The other reason I wanted to go was to hear from agents what they look for and how they assess a pitch or a piece of work on the slush pile. I've been eaten up by a slight obsession with "The Rules" - that draconian set of structural rules that seem to be so tightly knitted in to the production of a children's story. James and Lucy were hugely helpful on that particular point - it's not so much that rules are there to be rigidly stuck to, but they are there for extremely good reasons. Particularly when it comes to rules about story length, number of spreads etc - the real meat and bones of structure that I've always shaken my fist at (because I really can't seem to get under a word count to save my life).
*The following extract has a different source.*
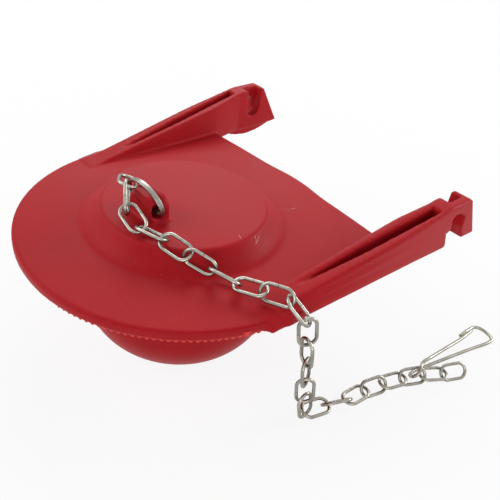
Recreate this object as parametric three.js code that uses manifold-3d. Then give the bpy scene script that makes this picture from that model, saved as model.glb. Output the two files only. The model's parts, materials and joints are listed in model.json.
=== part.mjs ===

Something else they both confirmed was that it's very unusual for authors and artists to directly collaborate. I'd heard this before, and it always seemed to make no sense whatsoever to me, but when you hear the very good reasons why publishers prefer to make the choice on who illustrates a piece of work themselves, it does begin to make sense - and it also underlines something we've talked about a lot on the blog - the fact that no matter how great an artist you think you are, there's a huge amount of difference between being 'good at art' and being 'good in a COMMERCIAL way at art' - to the high standards that children's books demand by default.

The last interesting point was around how many ex-advertising folk make it big in children's literature. It makes perfect sense that folk who are extremely good at reading trends, at being punchy with their words and effective with their illustrations are a natural 'fit' for children's books. So if there's ever a good piece of advice (other than snagging yourself an English Lang / Lit degree and / or formal artistic training), it's go work in advertising for a while - it'll do you wonders when you come out the other side and fancy chancing your arm at children's books - forget becoming a Z-list celebrity!

The evening was great - there were a couple of times where anxiety raised its ugly head and made me want to bolt for the door but book folk are so kind, wonderful and just SO GOOD TO TALK TO in that fabulous 'me too' kind of way that just rocks, that I really hope there's another one soon - and they'll let me come back again.

So great to meet you all and thanks for making an over-anxious book worm feel welcome!